Photo of Baroness Stowell of Beeston Baroness Stowell of Beeston The Parliamentary Under-Secretary of State for Communities and Local Government

I understand the point that the right reverend Prelate makes. I can certainly assure him that, in the approach being taken by the programme, the key worker who works with every family is there to address all the fundamental problems that the family experiences—and, if that means relationship issues, that is what they will support that family on.

Photo of Lord McKenzie of Luton Lord McKenzie of Luton Shadow Spokesperson (Communities and Local Government)

My Lords, on the question of departments working together, the Minister will be aware of a parallel DWP programme focused on families with multiple problems.
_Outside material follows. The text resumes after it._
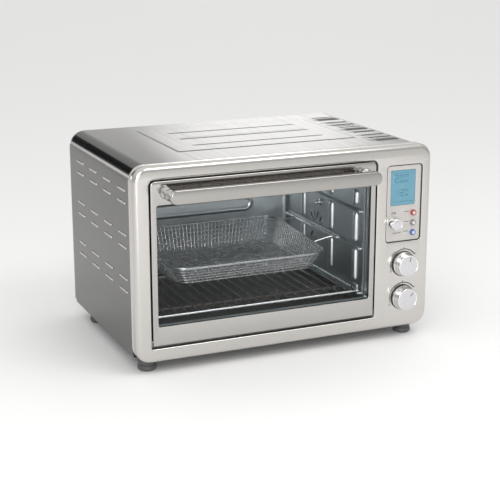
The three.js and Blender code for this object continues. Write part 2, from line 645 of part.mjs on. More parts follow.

Both programmes fund improvements in employability, crime and anti-social behaviour, among a similar group of people, and both fund similar activities. However, there were separate assessments of need, separate business cases and the programmes were launched within four months of each other without any clear data to show which programme was best suited to addressing which issue. The NAO has pointed out that that led to poor performance and loss of value for money. What are the Government going to do about that?

Photo of Baroness Stowell of Beeston Baroness Stowell of Beeston The Parliamentary Under-Secretary of State for Communities and Local Government

The recent NAO report, as with all NAO reports, is a useful and constructive contribution to how we can extend and build on the work that we are doing. However, as the noble Lord has heard me explain, one measure that we have introduced is to use Jobcentre Plus staff in this programme to address specifically the issue of work, and there is great co-operation between the two departments.